6.CENTRAL BANK TAKES ON NEW TECHNOLOGY
The Central Bank of Mozambique (BM), is about to start modernization of its national financial system in order to face the introduction of new technologies in the country.
According to a spokesman at the 22nd consultative meeting of BM, the national financial market is entering a new and dynamic era with the privatization of some of the country's banks. "Sometimes such privatizations are made to favour institutions which have highly developed financial systems, " said Mr. Adelino Pimpao.
The Central Bank Governor, Adriano Maleane, at the opening of the consultative meeting, said that the financial systems on the African countries are very dynamic and that the role the Central Bank would play in this dynamic would be an important and necessary one.
7. FIFTY FAMILIES BENEFIT FROM HOUSING FUND
As a result of the Housing Promotion Fund, fifty families this week received their new homes. The houses have been build for people who signed up for the project and will pay for their houses, including the accrued interest, over a twenty-five year period. The houses will cost each family about $10,000.
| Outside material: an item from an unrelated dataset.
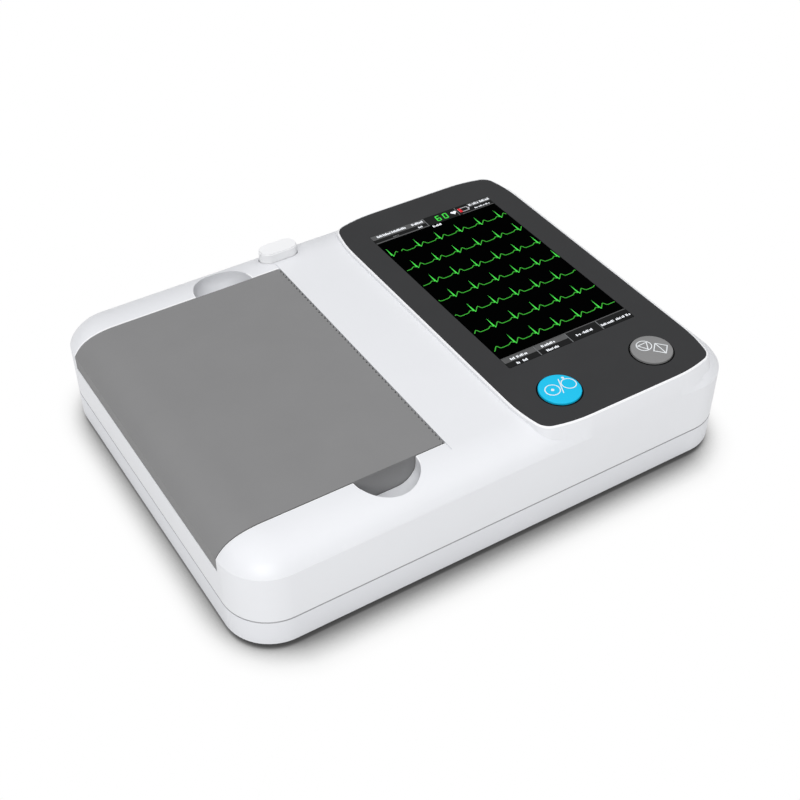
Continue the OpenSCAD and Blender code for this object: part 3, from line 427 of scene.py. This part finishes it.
def clipped(points, low, high):
    """The part of a path with x between two values, cut at both ends."""
    run = []
    for (x0, y0), (x1, y1) in zip(points, points[1:]):
        if x1 <= low or x0 >= high:
            continue
        for x in (max(x0, low), min(x1, high)):
            if not run or x > run[-1][0]:
                run.append((x, y0 + (y1 - y0) * (x - x0) / (x1 - x0)))
    return run


def lead(row):
    """One lead's waves and spikes; in row 0 the sweep has wiped a short gap between old and new beats."""
    waves, spikes = [], []
    base = FIRST_ROW - row * ROW_PITCH
    first = FIRST_BEAT + row * BEAT_SHIFT
    spans = [(first, TRACE_LEFT, TRACE_RIGHT)]
    if row == 0:
        old = first - OLD_BEAT
        spans = [(old, old - 0.3 * MM, first - 0.1 * MM), (first, first + SWEEP, TRACE_RIGHT)]
    for start, low, high in spans:
        for k in BEATS:
            spike = start + k * BEAT
            wave = clipped([(spike + x * MM, base + y * MM) for x, y in WAVE], low, high)
            peak = clipped([(spike + x * MM, base + y * MM) for x, y in PEAK], low, high)
            if len(wave) > 1:
                waves += stroke(wave, TRACE_W)
            if len(peak) == len(PEAK):
                spikes += stroke(peak, SPIKE_W)
    return waves, spikes


def greeked(x, y, letters, height):
    """A row of small upright marks that stands for writing without spelling anything; a space is a gap."""
    marks = []
    for place, letter in enumerate(letters):
        if letter in MARKS:
            width, foot, head = MARKS[letter]
            at = x + place * MARK_PITCH
            marks.append(rectangle(at, y + foot * height, at + width * MM, y + head * height))
    return marks


def digit(symbol, x, y, width, height, line):
    """A seven-segment figure leaning a little to the right."""
    half = height / 2
    ends = {
        "a": [(0, height), (width, height)],
        "b": [(width, height), (width, half)],
        "c": [(width, half), (width, 0)],
        "d": [(0, 0), (width, 0)],
        "e": [(0, 0), (0, half)],
        "f": [(0, half), (0, height)],
        "g": [(0, half), (width, half)]}
    bars = [[(x + px + LEAN * py, y + py) for px, py in ends[s]] for s in SEGMENTS[symbol]]
    return [quad for bar in bars for quad in stroke(bar, line)]


def heart(cx, cy, size, steps=36):
    shape = []
    for i in range(steps):
        t = 2 * math.pi * i / steps
        rise = 13 * math.cos(t) - 5 * math.cos(2 * t) - 2 * math.cos(3 * t) - math.cos(4 * t)
        shape.append((cx + size * math.sin(t) ** 3, cy + size * rise / 16))
    return [shape[::-1]]


def draw(name, shapes, colour, level):
    """Lit shapes on the display; a higher level lies over a lower one."""
    slab(name, shapes, glass_high.z + (level - 1) * LAYER, LAYER, PIXELS[colour], "case")


def traces():
    waves, spikes = [], []
    for row in range(ROWS):
        more_waves, more_spikes = lead(row)
        waves += more_waves
        spikes += more_spikes
    draw("lead_waves", waves, "dim_green", 1)
    draw("lead_spikes", spikes, "green", 2)


def status_bars():
    """The header and footer: dark bars, lighter strips, thin dividing lines and rows of marks."""
    left, right, back, front = SCREEN_LEFT, SCREEN_RIGHT, SCREEN_BACK, SCREEN_FRONT
    bar_y = back - TOP_BAR
    low_y = front + LOW_BAR
    quarter = (right - left) / 4
    split_a, split_b = left + 31.8 * MM, left + 51.4 * MM
    strip_y, cell_y = front + 3.5 * MM, low_y - 0.6 * MM
    draw("status_shade", [rectangle(left, bar_y, right, back), rectangle(left, front, right, low_y)],
         "shade", 1)
    draw("status_strips", [
        rectangle(left, back - 3.7 * MM, split_a - 0.3 * MM, back),
        rectangle(split_b + 7.6 * MM, back - 3.3 * MM, right, back - 0.2 * MM),
        rectangle(left, strip_y, left + quarter - 0.3 * MM, cell_y),
        rectangle(left + quarter + 0.3 * MM, strip_y, left + 2 * quarter - 0.3 * MM, cell_y),
        rectangle(left, bar_y, split_a, bar_y + 0.8 * MM),
        rectangle(split_b + 1.0 * MM, bar_y, right, bar_y + 0.5 * MM),
        rectangle(left, low_y - 0.5 * MM, right, low_y)], "strip", 2)
    lines = stroke([(split_a, back), (split_a - 0.25 * MM, bar_y)], 0.35 * MM)
    lines += stroke([(split_b, back), (split_b - 0.8 * MM, bar_y)], 0.35 * MM)
    for k in (1, 2, 3):
        x = left + k * quarter
        lines.append(rectangle(x - 0.2 * MM, front, x + 0.2 * MM, cell_y))
    draw("status_lines", lines, "line", 3)
    marks = []
    for x, y, letters, height in HEADER_MARKS:
        marks += greeked(left + x * MM, back - y * MM, letters, height * MM)
    for x, y, letters, height in FOOTER_MARKS:
        marks += greeked(left + x * MM, front + y * MM, letters, height * MM)
    draw("status_marks", marks, "white", 3)
    draw("status_small_marks", greeked(left + 10.6 * MM, back - 6.0 * MM, "oolo", 0.9 * MM), "line", 3)


def readouts():
    """The heart, the two figures and the battery in the header."""
    left, back = SCREEN_LEFT, SCREEN_BACK
    draw("heart_mark", heart(left + 49.0 * MM, back - 3.4 * MM, 1.65 * MM), "white", 3)
    figures = digit("6", left + 38.0 * MM, back - 5.6 * MM, 2.1 * MM, 4.0 * MM, 0.6 * MM)
    figures += digit("0", left + 42.4 * MM, back - 5.6 * MM, 2.1 * MM, 4.0 * MM, 0.6 * MM)
    draw("rate_figures", figures, "green", 4)
    x0, y0, x1, y1 = left + 52.3 * MM, back - 5.1 * MM, left + 57.8 * MM, back - 2.0 * MM
    battery = stroke(rectangle(x0, y0, x1, y1), 0.35 * MM, closed=True)
    battery.append(rectangle(x1 + 0.3 * MM, y0 + 0.9 * MM, x1 + 0.8 * MM, y1 - 0.9 * MM))
    draw("battery_outline", battery, "frame", 4)
    level = rectangle(x0 - 0.1 * MM, y0 - 0.2 * MM, x0 + 1.5 * MM, y1 + 0.2 * MM)
    draw("battery_level", [level], "red", 5)


traces()
status_bars()
readouts()


# ---- Symbols on the two keys, and a ring of painted shade in the gap round each ----

SYMBOL_LINE = 0.46 * MM
SYMBOL_THICK = 0.08 * MM
SYMBOL_SINK = 0.04 * MM
DOME_RISE = 0.36 * MM
DOME_R = 9.2 * MM
GAP_R = 10.22 * MM
GAP_W = 0.64 * MM
STEPS_PER_LINE = 8


def straight(*ends, closed=False):
    """Lines through the ends, in steps short enough to follow the key's dome."""
    legs = zip(ends, ends[1:] + (ends[:1] if closed else ()))
    steps = [Vector(a).lerp(Vector(b), i / STEPS_PER_LINE) for a, b in legs for i in range(STEPS_PER_LINE)]
    return stroke(steps if closed else steps + [ends[-1]], SYMBOL_LINE, closed=closed)


def start_symbol(at):
    """Two rings, one with a dot in it and one with a dot on it, and a slash between them."""
    return (ring(*at(-3.57, 0.64), 3.4 * MM, SYMBOL_LINE) + disc(*at(-3.57, 0.64), 0.75 * MM)
            + straight(at(-0.64, -3.57), at(3.0, 5.4))
            + ring(*at(5.25, 0.57), 3.4 * MM, SYMBOL_LINE) + disc(*at(5.3, 5.2), 0.65 * MM)
            + stroke([at(5.27, 4.1), at(5.3, 4.7)], SYMBOL_LINE))


def power_symbol(at):
    """A triangle in a ring, and a diamond with a bar down its middle."""
    turns = [math.radians(degrees) for degrees in (0, 120, 240)]
    triangle = [at(-1.86 + 2.9 * math.sin(a), 3.3 - 2.9 * math.cos(a)) for a in turns]
    diamond = [at(-0.5, -2.0), at(3.5, -6.0), at(7.5, -2.0), at(3.5, 2.0)]
    return (ring(*at(-1.86, 3.35), 3.5 * MM, SYMBOL_LINE) + straight(*triangle, closed=True)
            + straight(*diamond, closed=True) + straight(at(3.5, -5.6), at(3.5, 1.6)))


def key_artwork(node, body, symbol):
    low, high = box_of(node)
    middle = (low + high) / 2

    def at(x, y):
        return (middle.x + x * MM, middle.y + y * MM)

    def dome(x, y):
        """Just below the key's slightly domed top."""
        away = math.hypot(x - middle.x, y - middle.y) / DOME_R
        return high.z - DOME_RISE * away ** 2 - SYMBOL_SINK

    slab(node + "_symbol", symbol(at), dome, SYMBOL_THICK, INK, body)
    # A near-black ring on the fascia round the key: painted shade for the gap
    slab(node + "_painted_gap_shade", ring(middle.x, middle.y, GAP_R, GAP_W, steps=64), FASCIA_TOP + 0.01 * MM,
         0.04 * MM, PAINTED_GAP_SHADE, "case")


key_artwork("start_button", "start_key", start_symbol)
key_artwork("power_button", "power_key", power_symbol)


# ---- Room: pale floor, soft studio light, camera ----

SHADOW_REACH = 24 * MM
SHADOW_STOPS = (0.0, 0.42, 0.56, 0.70, 0.85, 0.97)
SHADOW_GREYS = (0.03, 0.08, 0.26, 0.62, 0.93, 1.0)
FAINT_FROM = 105 * MM
FAINT_TO = 150 * MM
FAINT_LIFT = 0.16
FLOOR_HALF = 6.0
SKY_STOPS = (0.0, 0.5, 1.0)
SKY_COLOURS = ((0.0, 0.0, 0.0), (0.38, 0.38, 0.383), (1.5, 1.5, 1.51))
KEY_PLACE = (-1.10, -1.32, 1.365)
KEY_SIZE = 0.9
KEY_POWER = 20.0
CAMERA_PLACE = (-252.8, -412.2, 435.25)
CAMERA_AZIMUTH = math.radians(-32.0)
CAMERA_ELEVATION = math.radians(41.25)
CAMERA_LENS = 59.58
SENSOR_WIDTH = 36.0


def floor_look():
    """A lit white sweep with a painted shadow: it glows evenly, and its glow darkens only where the object
    stands close over it.

    The shadow is fainter past the case's two ends.
    """
    material = bpy.data.materials.new("floor_white")
    material.use_nodes = True
    tree = material.node_tree
    tree.nodes.clear()
    openness = node_in(tree, "ShaderNodeAmbientOcclusion", Distance=SHADOW_REACH, samples=24)
    place = tree.nodes.new("ShaderNodeTexCoord")
    split = tree.nodes.new("ShaderNodeSeparateXYZ")
    from_middle = node_in(tree, "ShaderNodeMath", operation="ABSOLUTE")
    ease = node_in(tree, "ShaderNodeMapRange", **{
        "From Min": FAINT_FROM, "From Max": FAINT_TO, "To Min": 0.0, "To Max": FAINT_LIFT})
    lighter = node_in(tree, "ShaderNodeMath", operation="ADD")
    ramp = colour_ramp(tree, SHADOW_STOPS, [(grey, grey, grey) for grey in SHADOW_GREYS])
    lit = node_in(tree, "ShaderNodeEmission", Strength=1.0)
    out = tree.nodes.new("ShaderNodeOutputMaterial")
    tree.links.new(place.outputs["Object"], split.inputs["Vector"])
    tree.links.new(split.outputs["X"], from_middle.inputs[0])
    tree.links.new(from_middle.outputs["Value"], ease.inputs["Value"])
    tree.links.new(openness.outputs["AO"], lighter.inputs[0])
    tree.links.new(ease.outputs["Result"], lighter.inputs[1])
    tree.links.new(lighter.outputs["Value"], ramp.inputs["Fac"])
    tree.links.new(ramp.outputs["Color"], lit.inputs["Color"])
    tree.links.new(lit.outputs["Emission"], out.inputs["Surface"])
    return material


def floor():
    data = bpy.data.meshes.new("floor")
    corners = rectangle(-FLOOR_HALF, -FLOOR_HALF, FLOOR_HALF, FLOOR_HALF)
    data.from_pydata([(x, y, 0) for x, y in corners], [], [(0, 1, 2, 3)])
    plane = bpy.data.objects.new("floor", data)
    link(plane)
    data.materials.append(floor_look())


def key_light():
    """One large soft light, high in front on the left."""
    light = bpy.data.lights.new("key", "AREA")
    light.shape = "SQUARE"
    light.size = KEY_SIZE
    light.energy = KEY_POWER
    lamp = bpy.data.objects.new("key", light)
    lamp.location = KEY_PLACE
    lamp.rotation_euler = (-Vector(KEY_PLACE)).to_track_quat("-Z", "Y").to_euler()
    link(lamp)


def sky():
    """Soft light from overhead that fades to nothing at the horizon; the camera sees plain white."""
    world = bpy.data.worlds.new("studio")
    world.use_nodes = True
    tree = world.node_tree
    background = tree.nodes["Background"]
    background.inputs["Strength"].default_value = 1.0
    place = tree.nodes.new("ShaderNodeTexCoord")
    split = tree.nodes.new("ShaderNodeSeparateXYZ")
    ramp = colour_ramp(tree, SKY_STOPS, SKY_COLOURS)
    backdrop = node_in(tree, "ShaderNodeBackground", Color=(1.0, 1.0, 1.0, 1.0))
    seen = tree.nodes.new("ShaderNodeLightPath")
    pick = tree.nodes.new("ShaderNodeMixShader")
    tree.links.new(place.outputs["Generated"], split.inputs["Vector"])
    tree.links.new(split.outputs["Z"], ramp.inputs["Fac"])
    tree.links.new(ramp.outputs["Color"], background.inputs["Color"])
    tree.links.new(seen.outputs["Is Camera Ray"], pick.inputs["Fac"])
    tree.links.new(background.outputs["Background"], pick.inputs[1])
    tree.links.new(backdrop.outputs["Background"], pick.inputs[2])
    tree.links.new(pick.outputs["Shader"], tree.nodes["World Output"].inputs["Surface"])
    bpy.context.scene.world = world


def camera():
    data = bpy.data.cameras.new("camera")
    data.lens = CAMERA_LENS
    data.sensor_width = SENSOR_WIDTH
    view = bpy.data.objects.new("camera", data)
    view.location = Vector(CAMERA_PLACE) * MM
    level = math.cos(CAMERA_ELEVATION)
    forward = Vector((-math.sin(CAMERA_AZIMUTH) * level, math.cos(CAMERA_AZIMUTH) * level,
                      -math.sin(CAMERA_ELEVATION)))
    view.rotation_euler = forward.to_track_quat("-Z", "Y").to_euler()
    link(view)
    bpy.context.scene.camera = view


floor()
sky()
key_light()
camera()
bpy.context.scene.view_settings.view_transform = "Standard"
"I'm very happy to receive my house via this system, because I could not build a good house like this on my own salary," said one of the beneficiaries to the scheme.
Mozambique has not previously had a project for social housing, this being the first one that has been provided with government support allowing loans to people to buy their own homes.
8. SCHOLARSHIPS FOR MAPUTO STREET CHILDREN
The Rotaract Club of Maputo has provided 21 scholarships to street children. The children to benefit from the initiative are from very poor families in one of the Maputo neighbourhoods.
Some of the parents who went to witness their children's registration at the Communitarian School expressed their happiness and the sentiment that their children not previously having had the opportunity to go to school was not by choice but due to lack of money.
The Communitarian School charges a monthly fee of 50 000Mt, too much for most families with a breadwinner only earning a minimum wage of 300 000mt.